Oct 27, 2007 23:38
Today we're celebrating the JOURNALVERSARY. Yes, folks, it's been ten years since a wee 17-year-old Laurie crawled onto the Internet and began documenting her life on black backgrounds with white text and creepy red links. A toast to you, 17-year-old self. Let's see what she had to say ten years ago tonight:
The Imperfect First Entry
October 27, 1997
written at 11:30 PM, while listening to the sounds of the Channel 2 "Action News"
I can't believe I didn't start this before.
No, wait. I can believe it. I didn't start this because I was waiting to write the perfect first online journal entry. I was waiting for some day to come along when something wonderfully meaningful would happen. Then, I would write about this wonderfully meaningful occurance and have this nice, deep journal entry.
Well, screw it. I might be waiting for that perfect day for the next sixty-five years. It might never come. Or it might come and I'd be having so much fun that I'd forget to write a journal entry about it. And then the day would be gone.
I think it is too late right now to try to write anything meaningful anyway.
So, anyway, this is my first entry. That is the only fanfare it will receive.
I am supposed to be writing a story right now. It's for my school paper. One of the co-editors of the paper, a friend of mine from freshman year, approached me about a week and a half ago and asked if I'd write a five-part fiction story for the next five issues of The Phoenix, the newspaper that defines the phrase "all style and no substance." Every issue since my sophomore year has been basically the same: a bunch of cute pictures and graphics and a bunch of short articles about stupid things, all written by people who never seemed to have passed fourth-grade grammar or learned to run a spell check program. Sigh.
So the co-editor, realizing that we needed some real articles this year, remembered a few stories I'd written in ninth grade. (Back when we were freshmen, I let her read one of my novels; I was still writing cheesy romances then.) I told her I'd write something that sounded sort of like my earlier stuff, and that I'd have it in by Wednesday, the 29th of October.
I'm still on the first page. I argued with both my parents tonight about what I should include in the story. I wanted to make it sort of satirical, to make fun of some of the stupid trends and slang at my school. My parents, however, are worried that I'm going to offend someone. Isn't that the point?? What good would my story do if it didn't ruffle anyone's feathers (pardon my cliche') and make them think?
I think I will post the story on a special spot on my web page when I get it done.
I was going to write about another annoying thing that happened today --an annoying thing that really made me reflect on a lot of events in my past, for that matter -- but I feel my eyelids drooping. It's not something I'm going to easily forget, so I think I'll save it for tomorrow's entry.

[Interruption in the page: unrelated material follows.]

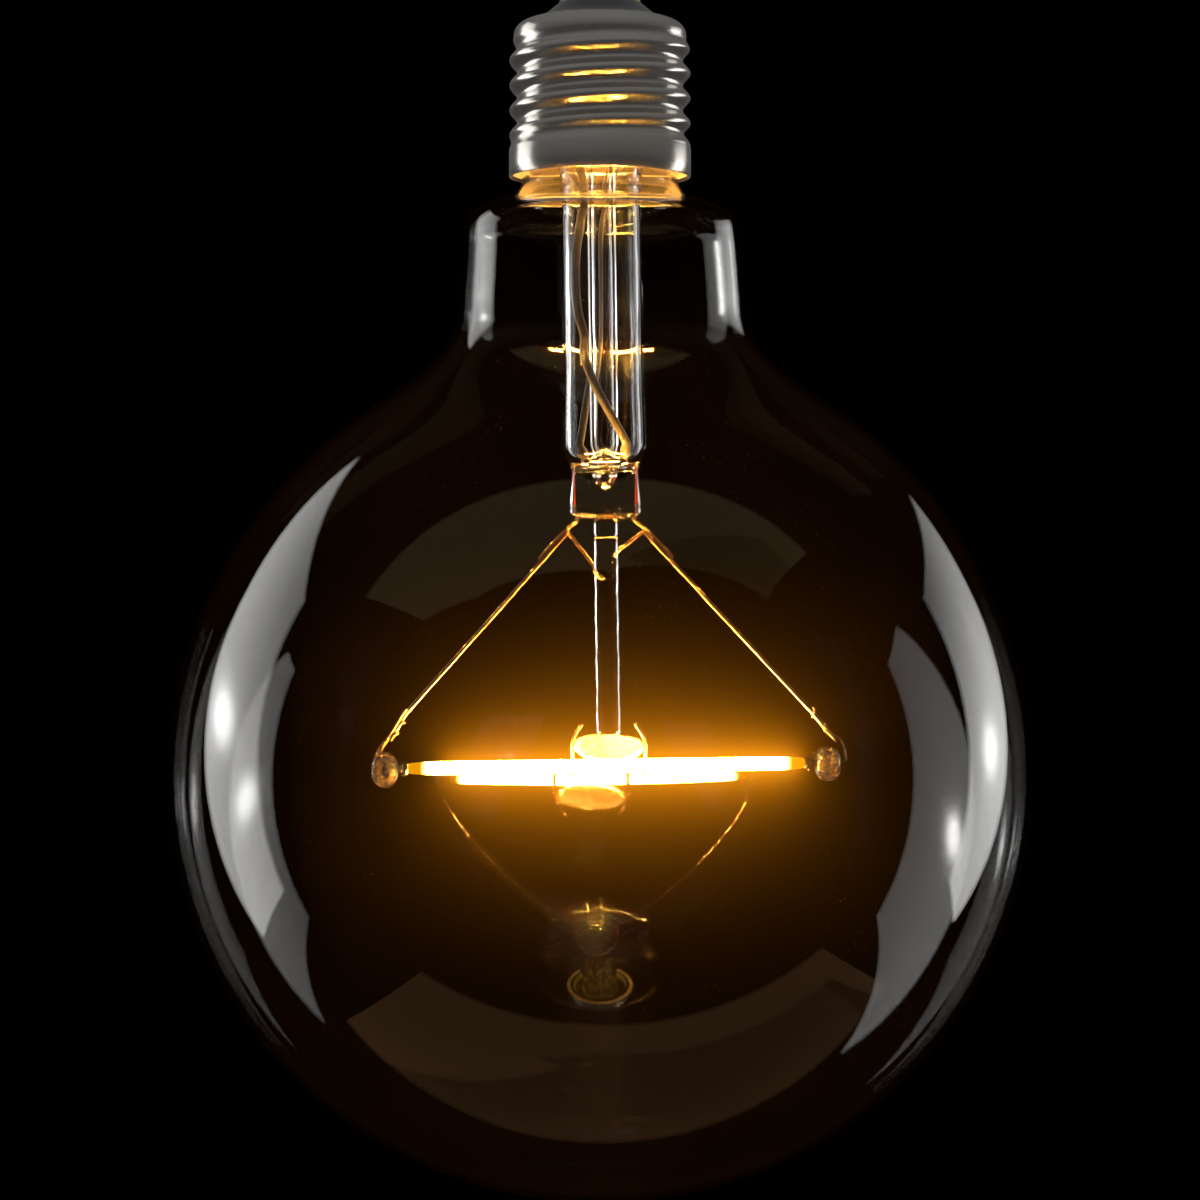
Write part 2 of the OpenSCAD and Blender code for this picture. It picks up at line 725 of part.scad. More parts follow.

Notes from the current version of me:
I set myself up with Internet-writing problems from the get-go, didn't I? I struggled against perfectionism even before I had written a single entry. Sigh. My lingering goal, always, was to write finished, polished, self-contained journal entries -- if not every day, then at least a couple times a week. There were a few years when I was able to let that go, to accept that I was aiming for the impossible. That was around the time I switched to Livejournal and was updating a whole lot. But when blogging came to the masses with Blogspot and Movable Type and such, I began to see that some people really were able to achieve my discarded goal. A lot of those people sputter out after their 1-year blogiversary, but some soldier on -- political bloggers, music bloggers, book bloggers, and a few life-bloggers like Dooce. They write nearly every day, they don't apologize for length, and they write well. How do they do it?
The school newspaper really was pretty sad. During my freshman year, it was overseen by the gifted department, and we used two old computers, an ancient version of Pagemaker, and layout boards, scissors, and rubber cement to put the paper together. The next year, though, they turned it over to the career / tech department, had one of the P.E. teachers oversee its production, and put too much trust in the current layout programs for 1995-era Macs. I volunteered to copyedit that year, but when the P.E. teacher shot down my contention that "best friends" really was two words instead of one, I quit going to meetings.
(The paper was printed with the mistake. "The JV cheerleading squad is just one big group of bestfriends" was the quote.)
(Not that this journal entry, written two years after I quit copyediting, was linguistically stellar. I misspelled "occurrence.")
When I wrote the short story for the paper, I was careful to type "Fiction by Laurie Lastname" on every segment. And with every new issue, the "fiction" was left off. The handful of people in my classes who actually read the paper asked me what the heck my articles were supposed to be. It wasn't "satirical," by the way. Too bad I didn't have the nerve to do that. I did make fun of the constant use of the word random, which, sad to say, has persisted to this day. As in, "She's such a random person." What does that mean?
The story was the last piece of my fiction my parents read until a couple weeks ago, when I gave them a reading of my novel's first two chapters.
If there were a drinking game concerning my first year's worth of journal entries, you could get drunk very quickly by taking a drink every time you spotted the word "cheesy."